|
Jul 26, 2025
|
|
|
|
HAFR 101 - Introduction to Africana Studies Credit Hours: 3
This initial course in the major provides an overview of the interdisciplinary field of African American/Africana Studies as the interdisciplinary study of the Black experience in the Diaspora, particularly the U.S. of America. The course begins with an exploration of the drama surrounding the founding of Black Studies from the early 20th century at HBCUs to the Black Power movement of the late 1960s, a history that forced a rethinking of the relationship between the academy and progressive movements for social change. Then, students are introduced to the interdisciplinary nature of Africana Studies and the transdisciplinary research and reading skills required to render meaning from the African Diasporic experience. The course surveys key turning points in precolonial African history, continent-wide transformations leading to the three slave trades-the Trans-Saharan, Indian Ocean, and Trans-Atlantic Slave Trades.
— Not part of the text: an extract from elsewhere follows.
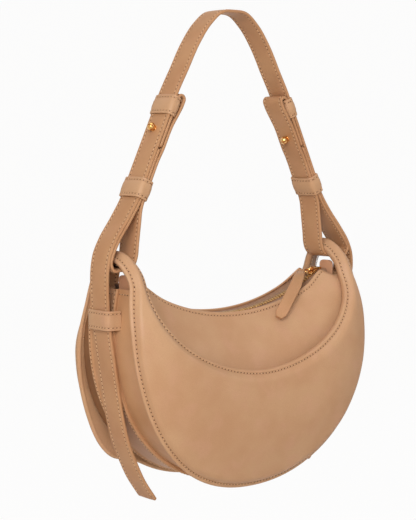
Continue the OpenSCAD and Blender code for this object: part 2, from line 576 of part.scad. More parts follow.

Turning to the Diaspora, the course provides the student with a concise understanding of the social forces that impact African life during and after enslavement. To strengthen this integrative understanding, the course involves a service-learning experience, which provides a direct experience of conditions facing African Americans and immigrant African communities. The course challenges the student to think through multiple intelligences offered by disciplines that constitute the field: history, sociology, psychology, political science, economics, and science and technology.